• [Task goal] Keep only the lines from the top of the listing through the one with "rail_overhang = 0.8", and reproduce them unaltered.

• [Raw data]
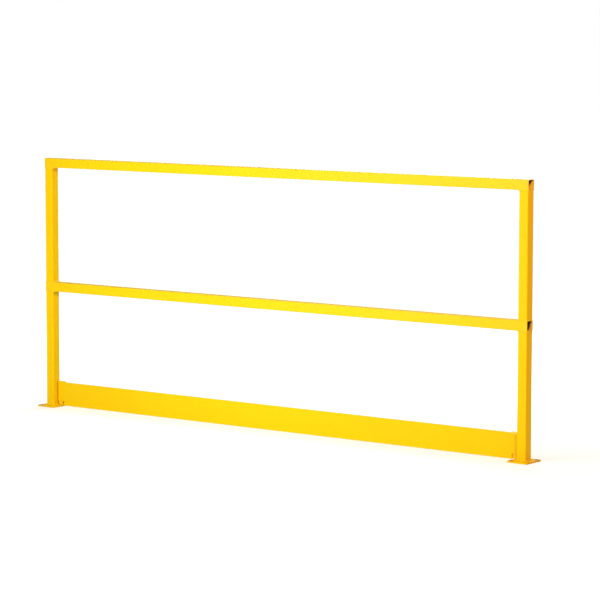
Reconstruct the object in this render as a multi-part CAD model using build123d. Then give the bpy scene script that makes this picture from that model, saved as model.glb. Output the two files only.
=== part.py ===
from build123d import *
from math import atan2, degrees
import os

# Industrial guard rail, a welded frame of square steel tube with a toe board.
# Millimetres. X runs along the rail, the front faces -Y, Z is up.
# The origin is on the floor, under the middle of the rail.

# Overall sizes
rail_length = 2438.4        # both rails, end to end
rail_height = 1066.8        # floor to the top of the top rail
mid_rail_height = 517.5     # floor to the middle of the mid rail

# Square tube, the same for the rails and the posts
tube_size = 40.0
tube_wall = 2.1
tube_corner = 3.2           # outside corner radius
rail_overhang = 0.8         # how far the rails run past the posts

# Base plates
plate_along = 88.9          # size along the rail
plate_across = 101.6        # size across the rail
plate_thickness = 6.35
plate_corner = 2.5          # corner radius seen from above
plate_edge = 0.6            # eased upper edge
anchor_hole = 11.1
anchor_inset = 12.7         # hole centre to each plate edge

# Toe board
board_height = 101.6
board_thickness = 3.2
board_floor_gap = 5.0       # floor to the board's lower edge
board_setback = 24.4        # post front face to board front face
board_end_gap = 5.0         # board end to post
sheet_edge = 0.5            # eased long edges of the board and the clips
notch_height = 20.0         # lower corners cut away over the base plates
notch_clearance = 12.7      # plate edge to the notch's upright edge

# Clips that carry the toe board, one on each post
clip_thickness = 4.8
clip_lap = 3.2              # how far a clip reaches past the notch
clip_rise = 3.0             # how far a clip stands above the board
clip_snipe_gap = 1.5        # clip's snipped lower corner to the weld at the post's foot

# Welds
foot_leg = 5.5              # post to base plate
joint_leg = 5.0             # post to rail
flush_crown = 0.8           # bead standing proud where tube faces are level
bead_toe = 0.3              # thickness where a bead runs out
bead_knee = (0.4, 0.72)     # shares of the leg, up the post and out from it, at a bead's fullest
bead_bulge = 0.6            # share of the legs that an upright bead's round face reaches
clip_leg = 4.0              # clip to post
clip_weld_inset = 6.0       # clip weld stops short of the clip's top and of the snipped corner
lap_leg = 2.6               # board's upper edge to clip
lap_inset = 2.0             # that bead stops short of the board's end
stitch_leg = 4.0            # back of the board to the clip's edge
stitch_length = 28.0

# Places worked out from the sizes above
half_tube = tube_size / 2
post_x = rail_length / 2 - rail_overhang - half_tube
inner_x = post_x - half_tube
top_rail_z = rail_height - half_tube
top_rail_under = rail_height - tube_size
mid_rail_under = mid_rail_height - half_tube
mid_rail_over = mid_rail_height + half_tube
board_front = -half_tube + board_setback
board_back = board_front + board_thickness
board_top = board_floor_gap + board_height
notch_top = board_floor_gap + notch_height
notch_x = post_x - plate_along / 2 - notch_clearance
board_end_x = inner_x - board_end_gap
clip_back = board_back + clip_thickness
clip_outer_x = notch_x - clip_lap
clip_snipe = foot_leg + clip_snipe_gap
clip_top = board_top + clip_rise

sides = {"left": -1, "right": 1}


def tube_outline(grow=0.0):
    # Rounded square of the tube, or one that stands out from it by grow
    return RectangleRounded(tube_size + 2 * grow, tube_size + 2 * grow, tube_corner + grow)


def tube_section():
    bore = tube_size - 2 * tube_wall
    return tube_outline() - RectangleRounded(bore, bore, tube_corner - tube_wall)


def make_rail(height):
    return Pos(0, 0, height) * extrude(Plane.YZ * tube_section(), rail_length / 2, both=True)


def make_post(side, low, high):
    return Pos(side * post_x, 0, low) * extrude(tube_section(), high - low)


def make_base_plate(side):
    plate = extrude(RectangleRounded(plate_along, plate_across, plate_corner), plate_thickness)
    plate = chamfer(plate.faces().sort_by(Axis.Z)[-1].edges(), plate_edge)
    along = plate_along - 2 * anchor_inset
    across = plate_across - 2 * anchor_inset
    hole = Cylinder(anchor_hole / 2, plate_thickness, align=(Align.CENTER, Align.CENTER, Align.MIN))
    plate -= GridLocations(along, across, 2, 2) * hole
    return Pos(side * post_x, 0, 0) * plate


def tapered(outer, inner, height):
    # Solid frustum of the tube's outline, growing by outer at its foot and by inner at its top
    return extrude(tube_outline(outer), height, taper=degrees(atan2(outer - inner, height)))


def make_collar(leg):
    # Fillet all round a post that stands on z = 0, with a slightly full face
    knee_height = bead_knee[0] * leg
    knee_width = bead_knee[1] * leg
    foot = tapered(leg, knee_width, knee_height)
    return foot + Pos(0, 0, knee_height) * tapered(knee_width, bead_toe, leg - knee_height)


def make_foot_weld(side):
    bead = make_collar(foot_leg) - extrude(tube_outline(), foot_leg)
    return Pos(side * post_x, 0, plate_thickness) * bead


def make_joint_weld(side, face_z, post_side):
    # Bead where a post meets a rail. The rail's face is at face_z and the post lies above it
    # (post_side 1) or below it (post_side -1). Along the rail the bead has full legs, cut off
    # at the rail's end. On the level faces it is a low crown, and it fills the groove that the
    # rail's rounded corner leaves under the post.
    groove = mirror(tapered(joint_leg, joint_leg - flush_crown, tube_corner), Plane.XY)
    reach_in = half_tube + joint_leg
    reach_out = half_tube + rail_overhang
    limits = Box(reach_in + reach_out, tube_size + 2 * flush_crown, 2 * (joint_leg + tube_corner))
    limits = Pos((reach_out - reach_in) / 2, 0, 0) * limits
    bead = (make_collar(joint_leg) + groove) & limits
    bead -= extrude(tube_outline(), joint_leg)
    rail = extrude(Plane.YZ * tube_outline(), tube_size, both=True)
    bead -= Pos(0, 0, -half_tube) * rail
    if post_side < 0:
        bead = mirror(bead, Plane.XY)
    if side < 0:
        bead = mirror(bead, Plane.YZ)
    return Pos(side * post_x, 0, face_z) * bead


def make_toe_board():
    board = Box(2 * board_end_x, board_thickness, board_height)
    board = fillet(board.edges().filter_by(Axis.X), sheet_edge)
    board = Pos(0, board_front + board_thickness / 2, board_floor_gap + board_height / 2) * board
    cut_length = board_end_x - notch_x
    for side in sides.values():
        cut = Box(cut_length, board_thickness, notch_height, align=(Align.MIN, Align.MIN, Align.MIN))
        cut_x = notch_x if side > 0 else -board_end_x
        board -= Pos(cut_x, board_front, board_floor_gap) * cut
    return board


def make_toe_clip(side):
    # Stands on the base plate, with the corner over the post's foot weld snipped off
    clip = Box(inner_x - clip_outer_x, clip_thickness, clip_top - plate_thickness)
    clip = fillet(clip.edges().filter_by(Axis.X), sheet_edge)
    middle_x = (inner_x + clip_outer_x) / 2
    middle_y = (board_back + clip_back) / 2
    clip = Pos(side * middle_x, middle_y, (clip_top + plate_thickness) / 2) * clip
    corner = Plane(origin=(side * inner_x, board_back, plate_thickness), x_dir=(-side, 0, 0), z_dir=(0, side, 0))
    snipe = make_face(Polyline((0, 0), (clip_snipe, 0), (0, clip_snipe), close=True))
    return clip - extrude(corner * snipe, clip_thickness * side)


def bead_section(leg_u, leg_v):
    # Fillet bead in a corner at the origin, legs along +u and +v, with a full face
    fullest = (bead_bulge * leg_u, bead_bulge * leg_v)
    round_face = ThreePointArc((leg_u, 0), fullest, (0, leg_v))
    return make_face([Line((0, 0), (leg_u, 0)), round_face, Line((0, leg_v), (0, 0))])


def make_clip_weld(side):
    # Upright bead behind the clip, in its corner with the post
    low = plate_thickness + clip_snipe + clip_weld_inset
    length = clip_top - clip_weld_inset - low
    bead = extrude(bead_section(clip_leg, clip_leg), length)
    if side > 0:
        bead = mirror(bead, Plane.YZ)
    return Pos(side * inner_x, clip_back, low) * bead


def make_lap_weld(side):
    # Bead on the board's upper edge, against the clip that stands above it
    length = board_end_x - lap_inset - clip_outer_x
    start = clip_outer_x if side > 0 else -(board_end_x - lap_inset)
    corner = Plane(origin=(start, board_back, board_top), x_dir=(0, -1, 0), z_dir=(-1, 0, 0))
    return extrude(corner * bead_section(board_thickness - sheet_edge, lap_leg), -length)


def make_stitch_weld(side):
    # Short upright bead between the clip's outer edge and the back of the board
    middle_z = (notch_top + board_top) / 2
    section = bead_section(stitch_leg, min(stitch_leg, clip_thickness))
    bead = extrude(section, stitch_length / 2, both=True)
    if side > 0:
        bead = mirror(bead, Plane.YZ)
    return Pos(side * clip_outer_x, board_back, middle_z) * bead


def build_nodes():
    nodes = {
        "top_rail": make_rail(top_rail_z),
        "mid_rail": make_rail(mid_rail_height),
        "toe_board": make_toe_board(),
    }
    for name, side in sides.items():
        nodes[name + "_base_plate"] = make_base_plate(side)
        nodes[name + "_lower_post"] = make_post(side, plate_thickness, mid_rail_under)
        nodes[name + "_upper_post"] = make_post(side, mid_rail_over, top_rail_under)
        nodes[name + "_toe_clip"] = make_toe_clip(side)
        nodes[name + "_foot_weld"] = make_foot_weld(side)
        nodes[name + "_mid_lower_weld"] = make_joint_weld(side, mid_rail_under, -1)
        nodes[name + "_mid_upper_weld"] = make_joint_weld(side, mid_rail_over, 1)
        nodes[name + "_top_weld"] = make_joint_weld(side, top_rail_under, -1)
        nodes[name + "_clip_weld"] = make_clip_weld(side)
        nodes[name + "_lap_weld"] = make_lap_weld(side)
        nodes[name + "_stitch_weld"] = make_stitch_weld(side)
    return nodes


os.makedirs("parts", exist_ok=True)
for node, shape in build_nodes().items():
    shape.label = node
    export_step(shape, "parts/" + node + ".step")
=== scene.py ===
import math

import bmesh
import bpy
from mathutils import Matrix, Vector


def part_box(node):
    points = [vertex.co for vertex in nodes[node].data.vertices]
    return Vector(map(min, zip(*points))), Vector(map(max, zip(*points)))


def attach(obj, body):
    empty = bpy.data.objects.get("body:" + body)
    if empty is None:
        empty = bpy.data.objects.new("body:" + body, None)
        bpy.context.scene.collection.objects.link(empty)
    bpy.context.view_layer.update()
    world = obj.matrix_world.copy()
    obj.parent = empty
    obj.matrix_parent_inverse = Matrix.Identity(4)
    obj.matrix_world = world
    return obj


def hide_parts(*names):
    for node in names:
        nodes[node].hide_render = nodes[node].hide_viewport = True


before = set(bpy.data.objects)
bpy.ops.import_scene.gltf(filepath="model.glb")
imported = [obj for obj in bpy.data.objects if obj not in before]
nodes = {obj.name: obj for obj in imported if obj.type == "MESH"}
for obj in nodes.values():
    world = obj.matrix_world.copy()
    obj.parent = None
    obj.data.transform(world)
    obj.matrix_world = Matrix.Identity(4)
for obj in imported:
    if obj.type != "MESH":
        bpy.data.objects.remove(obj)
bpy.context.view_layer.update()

print("frame loaded:", len(nodes), "nodes")


# Node helpers: feed sets or links a socket, the others add nodes and give back what comes out

def feed(tree, socket, value):
    if isinstance(value, bpy.types.NodeSocket):
        tree.links.new(value, socket)
    else:
        socket.default_value = value


def calc(tree, operation, first, second=0.0):
    node = tree.nodes.new("ShaderNodeMath")
    node.operation = operation
    feed(tree, node.inputs[0], first)
    feed(tree, node.inputs[1], second)
    return node.outputs[0]


def smoothStep(tree, value, low, high, start=0.0, end=1.0):
    # From start to end as the value goes from low to high, which may lie the other way round
    node = tree.nodes.new("ShaderNodeMapRange")
    node.interpolation_type = "SMOOTHSTEP"
    for socket, number in zip(node.inputs, (value, low, high, start, end)):
        feed(tree, socket, number)
    return node.outputs[0]


def mixNumber(tree, factor, first, second, kind="FLOAT"):
    node = tree.nodes.new("ShaderNodeMix")
    node.data_type = kind
    feed(tree, node.inputs["Factor"], factor)
    feed(tree, node.inputs["A"], first)
    feed(tree, node.inputs["B"], second)
    return node.outputs["Result"]


def mixColour(tree, factor, first, second):
    return mixNumber(tree, factor, first, second, kind="RGBA")


def noise(tree, place, scale, detail, roughness):
    node = tree.nodes.new("ShaderNodeTexNoise")
    feed(tree, node.inputs["Vector"], place)
    feed(tree, node.inputs["Scale"], scale)
    feed(tree, node.inputs["Detail"], detail)
    feed(tree, node.inputs["Roughness"], roughness)
    return node.outputs["Fac"]


def waver(tree, place, look):
    # Noise about zero that makes the edge of a patch ragged
    off = calc(tree, "SUBTRACT", noise(tree, place, *look["noise"]), 0.5)
    return calc(tree, "MULTIPLY", off, look["ragged"])


def axes(tree, place):
    node = tree.nodes.new("ShaderNodeSeparateXYZ")
    feed(tree, node.inputs[0], place)
    return node.outputs


def bump(tree, height, depth, normal):
    node = tree.nodes.new("ShaderNodeBump")
    feed(tree, node.inputs["Strength"], 1.0)
    feed(tree, node.inputs["Distance"], depth)
    feed(tree, node.inputs["Height"], height)
    feed(tree, node.inputs["Normal"], normal)
    return node.outputs["Normal"]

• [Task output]
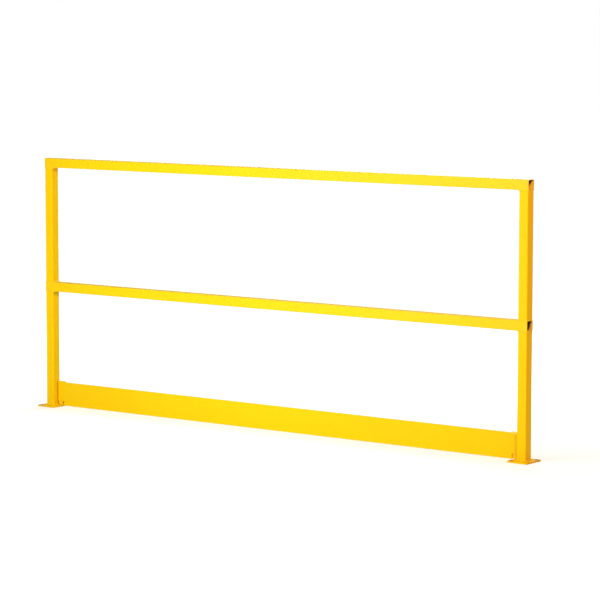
Reconstruct the object in this render as a multi-part CAD model using build123d. Then give the bpy scene script that makes this picture from that model, saved as model.glb. Output the two files only.
=== part.py ===
from build123d import *
from math import atan2, degrees
import os

# Industrial guard rail, a welded frame of square steel tube with a toe board.
# Millimetres. X runs along the rail, the front faces -Y, Z is up.
# The origin is on the floor, under the middle of the rail.

# Overall sizes
rail_length = 2438.4        # both rails, end to end
rail_height = 1066.8        # floor to the top of the top rail
mid_rail_height = 517.5     # floor to the middle of the mid rail

# Square tube, the same for the rails and the posts
tube_size = 40.0
tube_wall = 2.1
tube_corner = 3.2           # outside corner radius
rail_overhang = 0.8         # how far the rails run past the posts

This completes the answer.